Think of it this way: the federal government can’t order a state police officer to arrest an individual for violating federal marijuana law, because that would amount to ordering a state to use its own resources to regulate the state’s own citizens. But, once a state has made the decision to arrest someone for violating a marijuana law, the federal government can regulate how that arrest goes down and how the criminal suspect is treated without running afoul of the anti-commandeering principle.

Similarly, the ICWA does not require any state government to remove any child from their home. It merely provides that, if the state decides to bring a custody proceeding involving an American Indian child, then this custody proceeding must comply with the rules laid out in federal law. That’s the very sort of federal law which Reno said was permissible.

All of which is a long way of saying that the plaintiffs’ legal arguments in Brackeen are quite aggressive, and they call for the Supreme Court to make several departures from longstanding law — at least some of which could have hugely disruptive consequences for millions of Americans and for countless federal laws.

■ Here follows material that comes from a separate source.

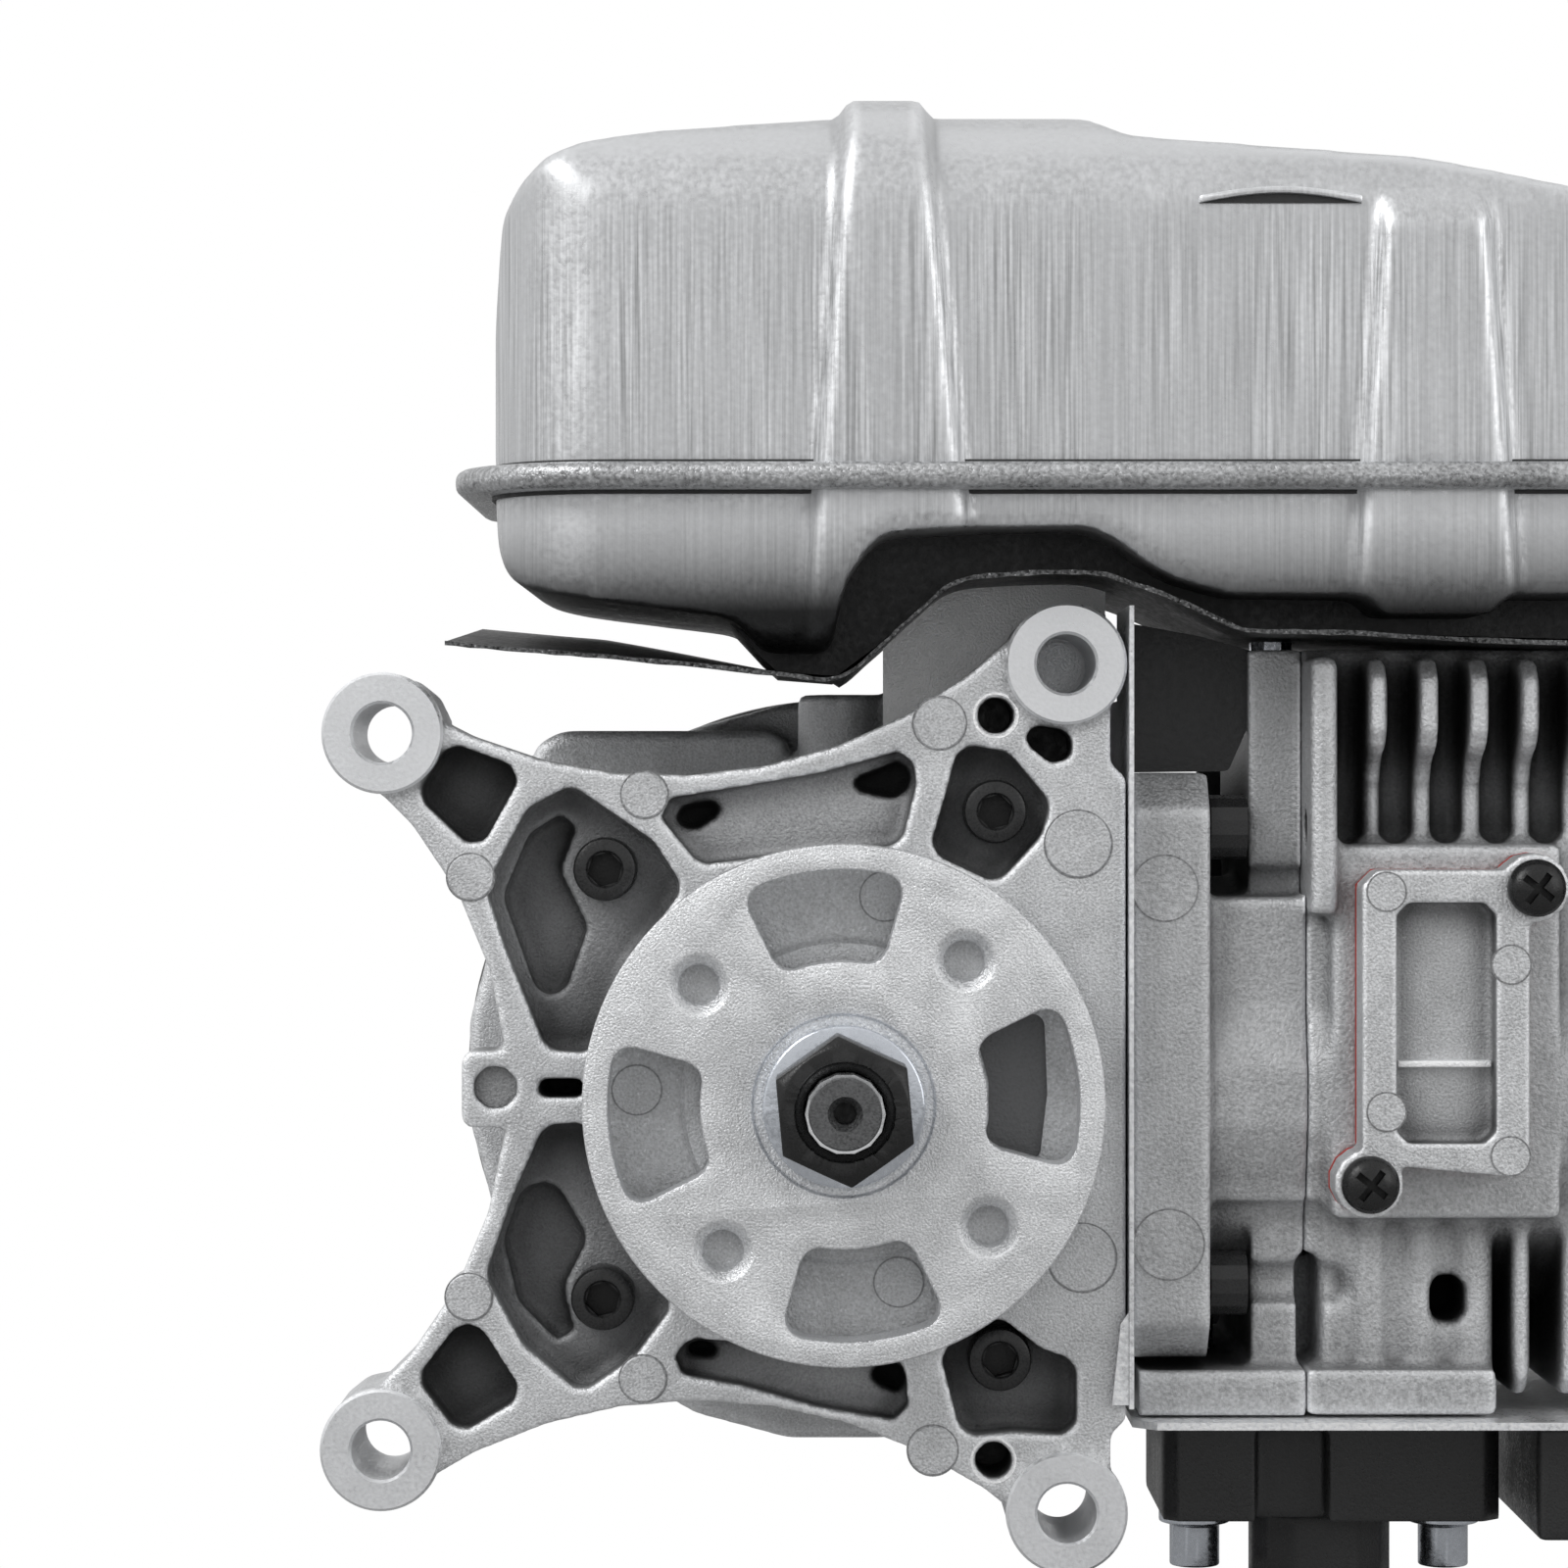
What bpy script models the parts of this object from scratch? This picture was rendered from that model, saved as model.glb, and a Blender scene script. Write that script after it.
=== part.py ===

This Supreme Court does not feel particularly bound by existing law. And it has shown particular skepticism toward federal laws enacted to cure past injustices against marginalized groups — hence the Court’s declaration in Shelby County v. Holder (2013) that much of the Voting Rights Act should be deactivated because “things have changed in the South” since the Act was originally enacted to eliminate Jim Crow restrictions on voting.

That said, there are some reasons for proponents of the ICWA to remain optimistic. Thus far, the lower court judges who’ve attacked the ICWA have largely been drawn from the most reactionary voices on the federal bench. And a majority of the current Supreme Court does sometimes run out of patience for Judge Reed O’Connor’s especially partisan approach to interpreting federal law.

But no one can be truly confident that any precedent is safe in this Supreme Court until a majority of the Court’s current members vote to uphold it. So we won’t know for sure whether the ICWA is itself safe until the Court rules in Brackeen.